- NES box art
- Developer(s): Mind's Eye
- Publisher(s): Hi Tech Expressions
- Composer(s): Dennis Intravia
- Series: The Muppets
- Platform(s): Apple II, Commodore 64, MS-DOS, NES
- Release: NA: 1989; NA: November 1990 (NES);
- Genre(s): Action
- Mode(s): Single-player, multiplayer

= Muppet Adventure: Chaos at the Carnival =

1990 The Muppets video game

Muppet Adventure: Chaos at the Carnival is a video game released for the Apple II, Commodore 64, and MS-DOS in 1989 by Hi Tech Expressions. A port to the Nintendo Entertainment System was published in 1990. The game features Muppets created by Jim Henson in a series of carnival-inspired mini games searching for enough keys to rescue Miss Piggy from Dr. Grump. These mini games include: Bumper Cars, Funhouse, Tunnel of Love, Duck Hunt and Space Ride. The game was initially released for the Apple IIc with a bug which caused it to be unwinnable. Upon achieving the win condition versus Dr. Grump, the game would enter an endless cycle of taking the player back to a previous level, instead of having Dr. Grump be defeated.

==NES port==
The NES version of the game is unique from its computer counterparts in that it has on-screen hearts designating hit detection, but eliminates the two-player mode. The player is required to complete each level with a specific character.

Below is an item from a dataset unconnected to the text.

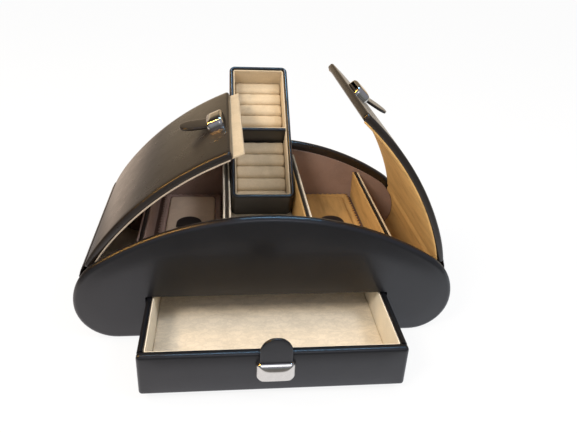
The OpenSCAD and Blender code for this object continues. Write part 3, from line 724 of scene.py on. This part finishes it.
class CASE_OT_lids(Operator):
    """Leather lid boards, their linings and piping, the hinge covers and the lip"""
    bl_idname = "case.lids"
    bl_label = "Lids"

    def execute(self, context):
        for name in ("left", "right"):
            turn = opened(name == "right")
            self.board(name, turn)
            self.lining(name, turn)
            self.piping(name, turn)
            self.hinge_covers(name, turn)
        self.lip(opened(False))
        return {"FINISHED"}

    def board(self, name, turn):
        """The padded board. Leather and wadding make it thicker than its core."""
        s = shape()
        core, sunk, padding = s.board / 2, 0.15 * MM, 0.55 * MM
        path, out = lid_path(core + sunk, 0.4 * MM, s.end_step)
        board = slab(name + "_lid_leather_and_reflection", path, out, ACROSS_LID, s.lid_width / 2,
                     core + padding, 2.2 * MM, crown=0.4 * MM, across=30, corner=3 * MM)
        dress(moved(board, turn), FINISH["lid"], name + "_lid", "leather", name + "_lid_shell")

    def lining(self, name, turn):
        """The velour inside a lid, which stops short of the free edge, and on the
        right lid by enough to clear the lip."""
        s = shape()
        half = s.lining / 2
        free_edge = 2.5 * MM if name == "left" else 12.7 * MM
        depth = s.board + half + 0.4 * MM
        path, out = lid_path(depth, free_edge, s.end_step + math.radians(1), 60)
        lining = slab(name + "_lid_velour", path, out, ACROSS_LID,
                      s.lid_width / 2 - s.board / 2, half, half, under=0.9 * MM, across=20)
        dress(moved(lining, turn), FINISH["brown" if name == "left" else "gold"],
              name + "_lid", "lining", name + "_lid_lining")

    def lip(self, turn):
        """The left lid's velour lip, which closes the joint between the lids."""
        s = shape()
        inner = s.arch_radius - s.board_inset - s.board - s.lining
        thick, rooted = 2.4 * MM, 2 * MM
        arch, _, _, _ = case_arcs()
        around = np.pi / 2 + np.linspace(-rooted, s.lip, 12) / inner
        heading = np.stack((np.cos(around), 0 * around, np.sin(around)), 1)
        path = np.array([0, 0, arch[1]]) + (inner + thick / 2) * heading
        lip = slab("left_lid_lip_velour", path, heading, ACROSS_LID,
                   s.lid_width / 2 - s.board / 2, thick / 2, 0.9 * MM, crown=0.3 * MM,
                   under=0.2 * MM)
        dress(moved(lip, turn), FINISH["lip"], "left_lid", "velour", "left_lid_lip")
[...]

The initial levels, which you can complete in any order, are as follows:

- Kermit the Frog rides an inner tube down a river
- Fozzie Bear must escape a Fun House of desserts
- Gonzo flies a spaceship
- Animal drives a bumper car

After completing these initial levels, the player then controls Kermit the Frog, armed with a feather, in Dr. Grump's castle.